Rafaelnymphes Temporal range: Aptian PreꞒ Ꞓ O S D C P T J K Pg N

Scientific classification
- Domain: Eukaryota
- Kingdom: Animalia
- Phylum: Arthropoda
- Class: Insecta
- Order: Neuroptera
- Family: Nymphidae
- Genus: †Rafaelnymphes Myskowiak et al, 2016
- Species: †R. cratoensis
- Binomial name: †Rafaelnymphes cratoensis Myskowiak et al, 2016

= Rafaelnymphes =

- Genus: Rafaelnymphes
- Species: cratoensis
- Authority: Myskowiak et al, 2016
- Parent authority: Myskowiak et al, 2016

Extinct genus of insects

Rafaelnymphes is an extinct genus of lacewing in the family Nymphidae known from a fossil found in South America. The genus contains a single species, Rafaelnymphes cratoensis.

==History and classification==
When first described, R. cratoensis was known from a single fossil adult which is a compression-impression fossil preserved in layers of soft sedimentary rock. Along with other well-preserved insect fossils, the R. cratoensis specimen was collected from layers of the Upper Aptian Crato Formation. The formation is composed of unweathered grey and oxidized yellow limestones, which preserved numerous insects, fish, birds and reptiles as a notable lagerstätten. The area is a preserved inland lake or one of a series of lakes, though the nature as a fresh or salt-water body is uncertain. The depth of the basin has been suggested as either shallow or fairly deep. The basin formed near the center of the supercontinent Gondwana during the early part of the diversification of flowering plants.

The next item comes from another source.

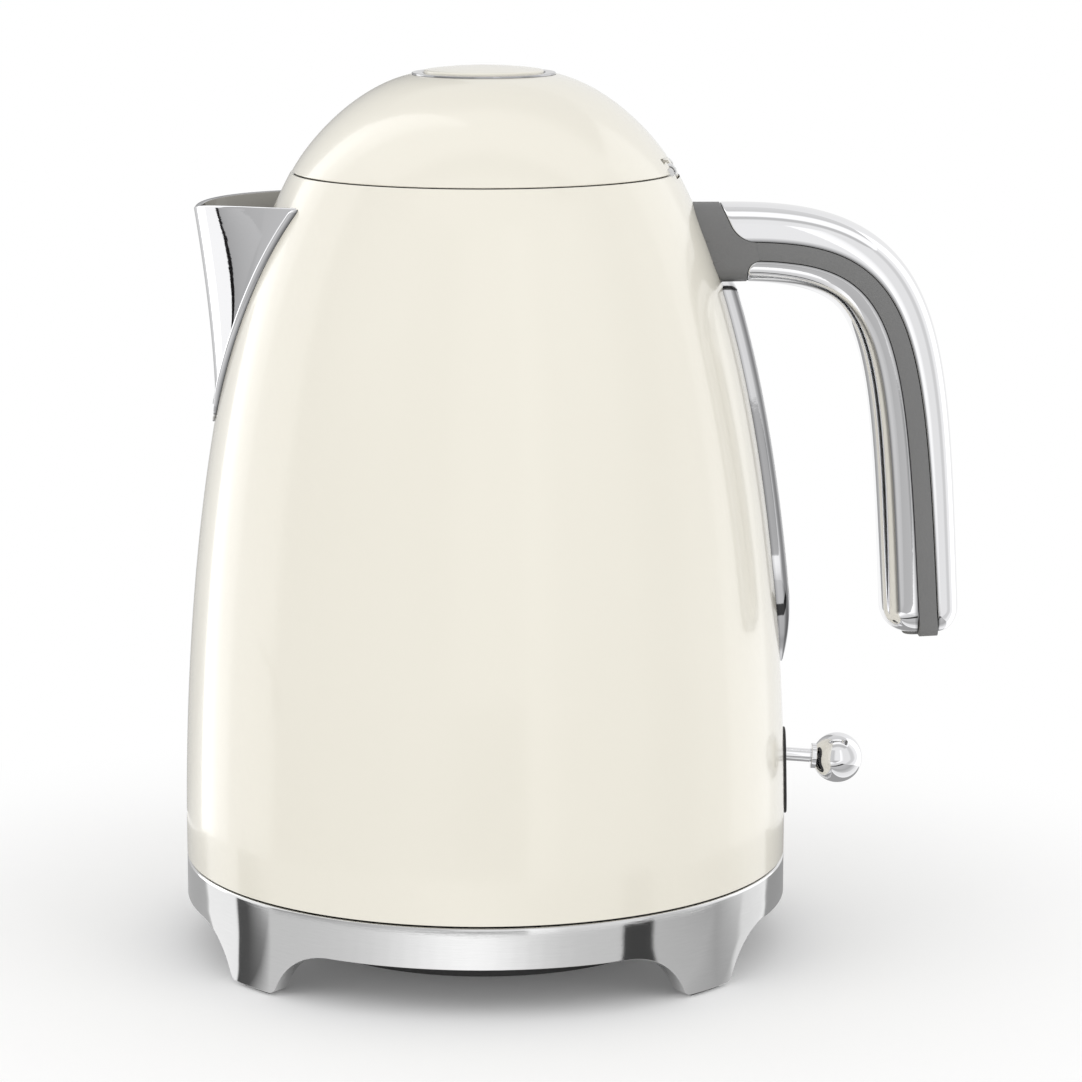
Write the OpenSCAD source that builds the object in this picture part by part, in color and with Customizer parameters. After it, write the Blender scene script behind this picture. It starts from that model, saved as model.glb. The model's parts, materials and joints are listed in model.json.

The R. cratoensis holotype specimen was preserved in the Wyoming Dinosaur Center-Crato collection when first studied. The fossil was described by an international team of paleontologists led by Justine Myskowiak in a 2016 paper. The genus name is a combination of Rafael, a patronym honoring Rafael Martins-Neto who specialized in insects of the Crato Formation and nymphes, taken from the family name Nymphidae. They coined the specific epithet cratoensis in reference to the type locality the Crato Formation.

R. cratoensis is one of several neuropteran species described from the Crato Formation. Other species include the nymphid Araripenymphes seldoni, the ithonid Principiala incerta and the kalligrammatids Makarkinia adamsi and Makarkinia kerneri.

==Description==
The single fossil has a full body length of approximately 24.0 mm, and is mostly complete, being fossilized upside down with the legs upwards. The antennae, parts of the legs and the genitalia were not preserved. Additionally, details of the upper body, such as the presence of ocelli could not be determined. The head is rectangular in outline with the large compound eyes positioned on the sides. The preserved sections of the legs are slender and attached to the 6.0 mm long prothorax. The 21.0 mm long forewings are a dark brown coloring with area and spots that are a slightly darkener tone, possibly preserved color patterning. There are small trichosors present along the apical rear edges of the forewings, and as typical for the family, nygmata are not present on any of the wings. The forewings and hindwings are preserved overlapping each other, obscuring detail of the hindwing venation.